Will My Wishes Come True?
This is not a White Paper! White Papers pretend to be unbiased.
by Ted Steinberg, Co-Founder.
[If you never read another article on selling, by me or anyone, read this like it’s the crucible that keeps you loving the work you do, loving the business of selling. I’ve waited 60 years to write this story. I hope you like it as much as I did in writing it.]
Previously on Jimmy Stewart’s Rabbit
- In 1957, I'm 23 and dreaming of Genies. I am looking for a Genie who will be my best friend and grant me three wishes.
- I use Harvey as my model of an imaginary best friend and confidant who will become real. Harvey is Jimmy Stewart’s, 6’ 8′′ White Rabbit, Harvey is Jimmy’s best friend. They trust each other implicitly. Harvey wins the Oscar for Jimmy in 1950. What’s good enough for Jimmy is good enough for me.
- My Genie grants me my wishes: 1) I can sell anyone I want, 2) anything I want, 3) any way I want.
- My Genie has three provisos: 1) it must be good for the customer, 2) the Genie is never the star, 3) I am never the star. (The customer is always the star. It’s not about the Genie; it’s not about me.)

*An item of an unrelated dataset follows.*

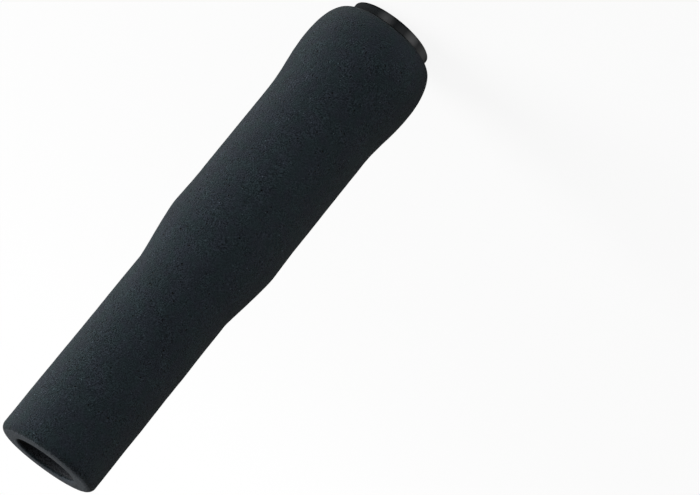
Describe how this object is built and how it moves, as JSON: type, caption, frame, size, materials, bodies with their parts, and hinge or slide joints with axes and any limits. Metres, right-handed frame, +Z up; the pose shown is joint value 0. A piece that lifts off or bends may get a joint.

- In mid-1958, other than for daydreams, other than a way to keep from being bored as I drove from town to town selling Thermo-Jac sportswear to retailers, my sessions with the Genie were never intended for being useful.
- A few months later, trying to analyze my situation, working hard, but hardly productive, I decided to sort my accounts from most sales to least sales without realizing I was playing the the well known game of Prospect Solitaire, a process used by salespeople, hoping to pick the lucky card (lead) and make a sale. Many of my bottom accounts should have been top accounts. Many of my top accounts were really small retailers who outperformed their size. For some reason, they loved Thermo-Jac and me. Hmm?
- My income in 1958 was $6,500 per year, $55,000 in today's dollars. It increased 6 fold in 1959 because I invited Tom Bradley to spend a day with me in my territory. Tom sold Thermo-Jac, too; his income was $95,000 per year, $800,000 in today's dollars. What was he doing right that I wasn’t doing? What was I doing wrong that he wasn’t doing?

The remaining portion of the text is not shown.